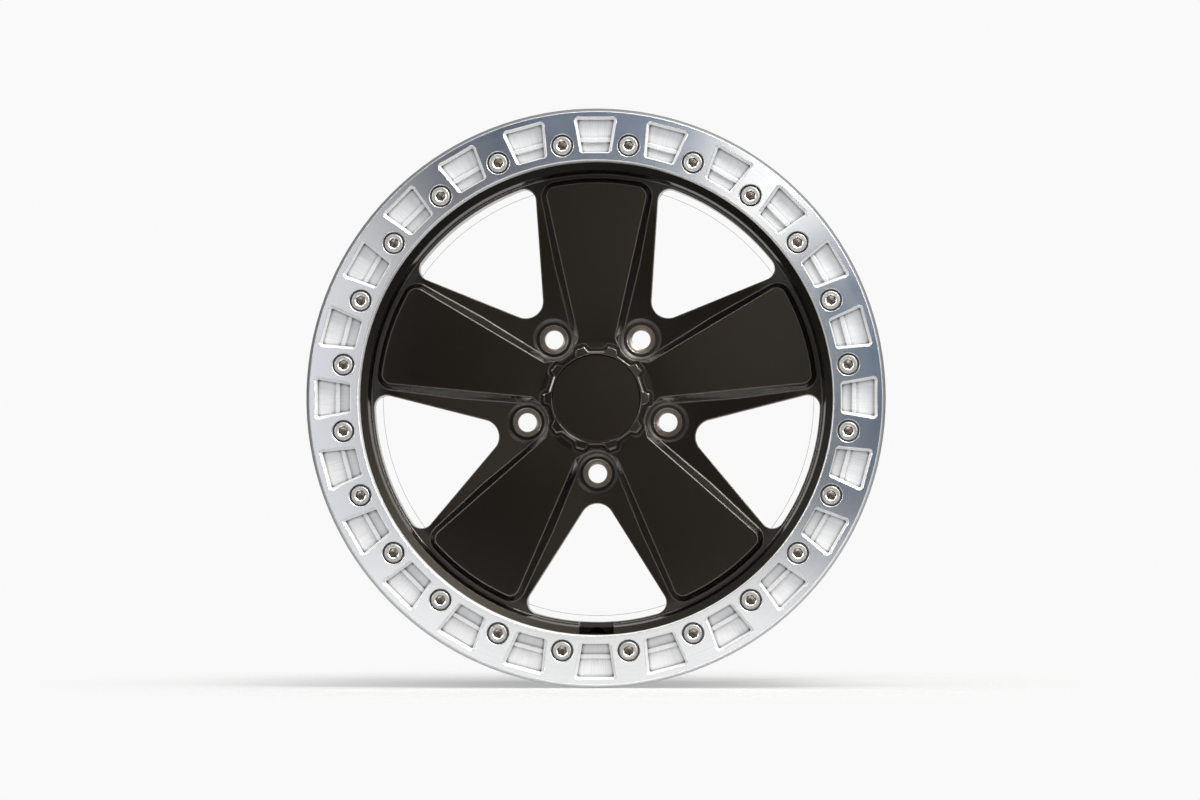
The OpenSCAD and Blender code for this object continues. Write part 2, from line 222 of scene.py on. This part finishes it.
def startMaterial(name, finish):
    material, tree = newMaterial(name)
    shader = addNode(tree, "ShaderNodeBsdfPrincipled", **finish)
    showShader(tree, shader)
    return material, tree, shader


def setNormal(tree, shader, height, bump, roundedNormal=None):
    # fine bump from the height, on top of the rounded normal where there is one
    node = addNode(tree, "ShaderNodeBump", Strength=bump["strength"], Distance=bump["depth"])
    link(tree, height, node.inputs["Height"])
    if roundedNormal is not None:
        link(tree, roundedNormal, node.inputs["Normal"])
    link(tree, node.outputs[0], shader.inputs["Normal"])


bevelSamples = 8


def roundEdges(tree, rounding):
    # the normal that the surface would have with its edges rounded; the rounding may vary
    node = addNode(tree, "ShaderNodeBevel", samples=bevelSamples)
    feed(tree, rounding, node.inputs["Radius"])
    return node.outputs[0]


def edgeMask(tree, roundedNormal, span):
    # 0 on the flats, rising to 1 where the rounded normal turns away from the plain one
    turned = addNode(tree, "ShaderNodeVectorMath", operation="DOT_PRODUCT")
    link(tree, roundedNormal, turned.inputs[0])
    link(tree, addNode(tree, "ShaderNodeNewGeometry").outputs["Normal"], turned.inputs[1])
    return remap(tree, turned.outputs["Value"], span, (0, 1))


# The forging's coat. Places are in metres: outboard along Y, slope by distance from the axis
blackCoat = dict(
    finish={"Specular IOR Level": 0.6, "Specular Tint": (1.0, 0.94, 0.86, 1), "Coat Roughness": 0.15},
    dark=(0.0048, 0.0036, 0.0024), light=(0.0070, 0.0053, 0.0037), shadeSpan=(0.35, 0.75),
    streaks=dict(Across=26.0, Around=240.0), streakShare=0.6,
    marks=dict(Cloud=9.0, Speck=1400.0), cloudShare=0.5,
    outboard=(-0.070, -0.060), slopeSpan=(0.1992, 0.2004), slope=(0.010, 0.009, 0.0075), slopeRough=0.32,
    rounding=0.0020, slopeRounding=0.1, turnedSpan=(0.995, 0.90), edge=(0.085, 0.080, 0.072), edgeRough=0.24,
    rough=(0.175, 0.205), coat=0.2, bump=dict(strength=0.03, depth=0.00003))


def makeBlackCoat(c):
    # satin black with a warm brushed tint: rays of fine streaks and a faint cloud
    material, tree, shader = startMaterial("blackCoat", c["finish"])
    streak = useGroup(tree, turnedGrain, c["streaks"])["Grain"]
    marks = useGroup(tree, mottle, c["marks"])
    shade = plus(tree, times(tree, streak, c["streakShare"]), times(tree, marks["Cloud"], c["cloudShare"]))
    # edges are rounded on the outboard side only; the slope under the clamp ring is rougher, and painted
    # shade makes it a dark metal that reflects little
    x, y, z = objectPlace(tree)
    outboard = remap(tree, y, c["outboard"], (1, 0))
    onSlope = remap(tree, distance(tree, x, z), c["slopeSpan"], (0, 1), smooth=True)
    shadedSlope = times(tree, outboard, onSlope)
    rounded = times(tree, outboard, remap(tree, shadedSlope, (0, 1), (1, c["slopeRounding"])))
    roundedNormal = roundEdges(tree, times(tree, rounded, c["rounding"]))
    setNormal(tree, shader, marks["Speck"], c["bump"], roundedNormal)
    # painted highlight: the rounded edges get a lighter colour, and they are rougher and without the coat
    onEdge = times(tree, edgeMask(tree, roundedNormal, c["turnedSpan"]), outboard)
    stops = list(zip(c["shadeSpan"], (c["dark"], c["light"])))
    colour = layColour(tree, ramp(tree, shade, stops), c["edge"], onEdge)
    link(tree, layColour(tree, colour, c["slope"], shadedSlope), shader.inputs["Base Color"])
    rough = remap(tree, shade, c["shadeSpan"], c["rough"])
    rougher = plus(tree, times(tree, shadedSlope, c["slopeRough"]), times(tree, onEdge, c["edgeRough"]))
    link(tree, plus(tree, rough, rougher), shader.inputs["Roughness"])
    link(tree, shadedSlope, shader.inputs["Metallic"])
    coat = times(tree, remap(tree, shadedSlope, (0, 1), (c["coat"], 0)), maths(tree, "SUBTRACT", 1.0, onEdge))
    link(tree, coat, shader.inputs["Coat Weight"])
    return material


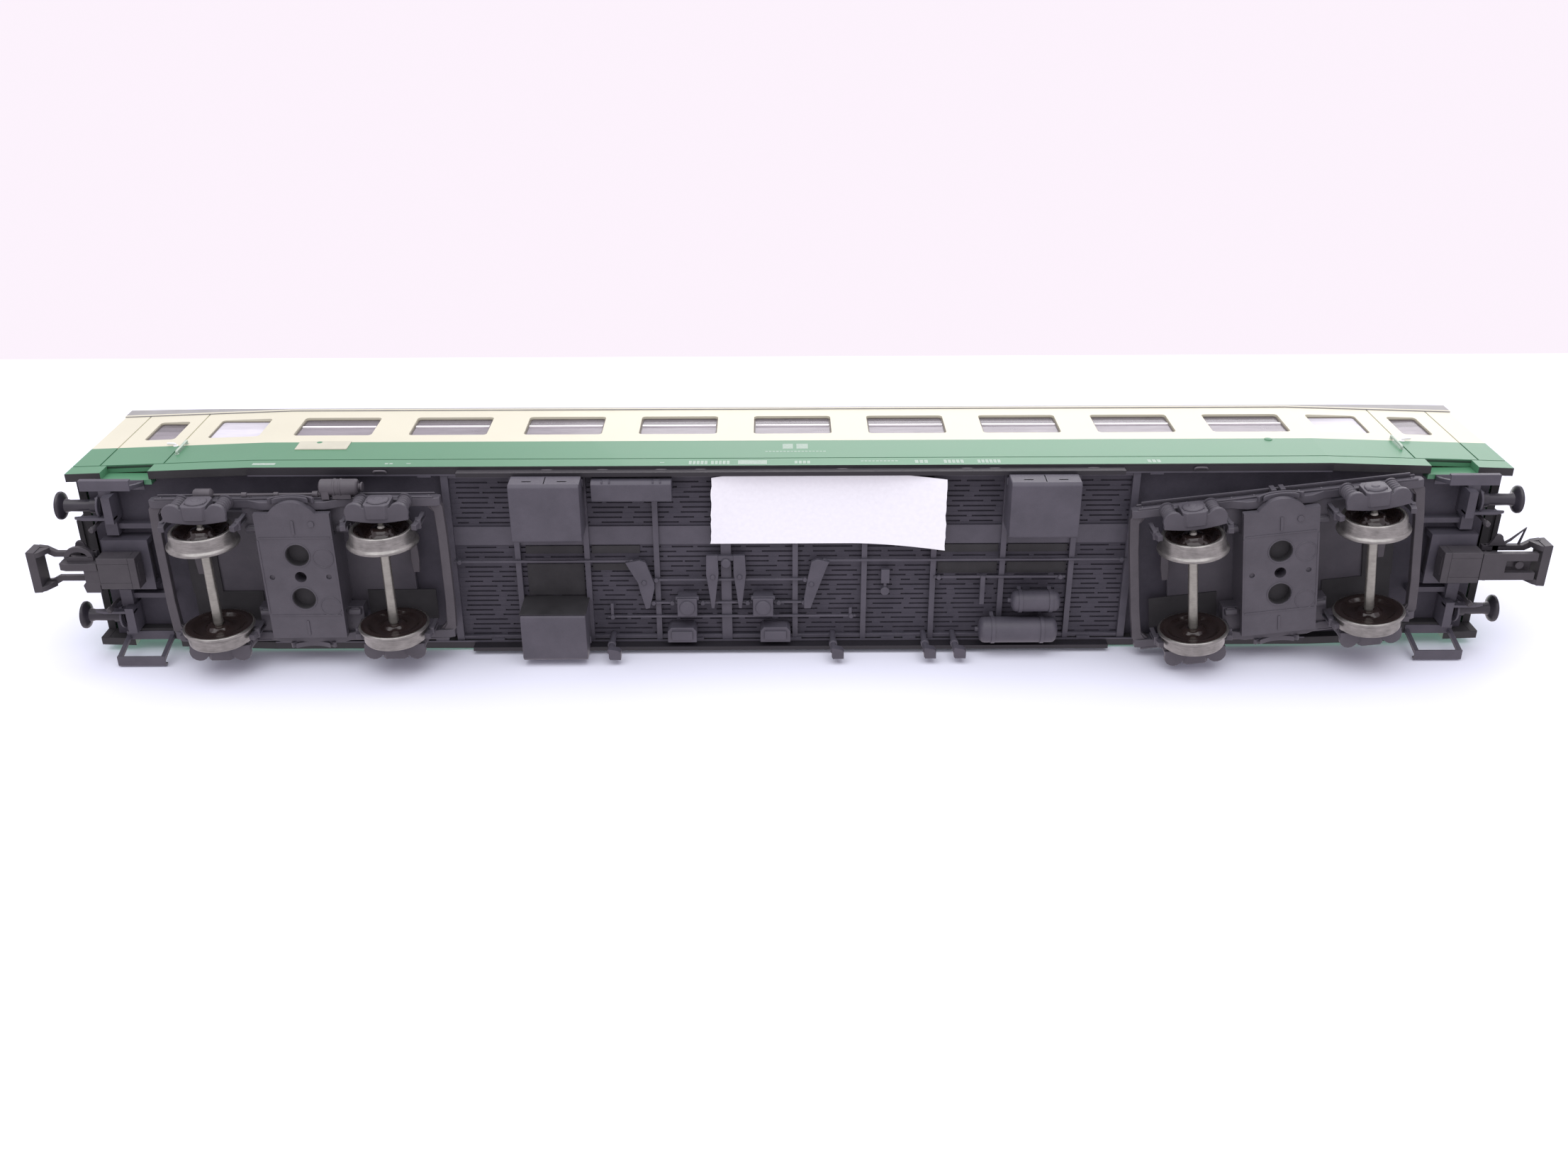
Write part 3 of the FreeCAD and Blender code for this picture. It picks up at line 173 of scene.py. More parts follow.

• • • • •

§ What to work on:
Only the number should be given: how many lines of the data contain the word "from"?

§ Response for this exercise:
4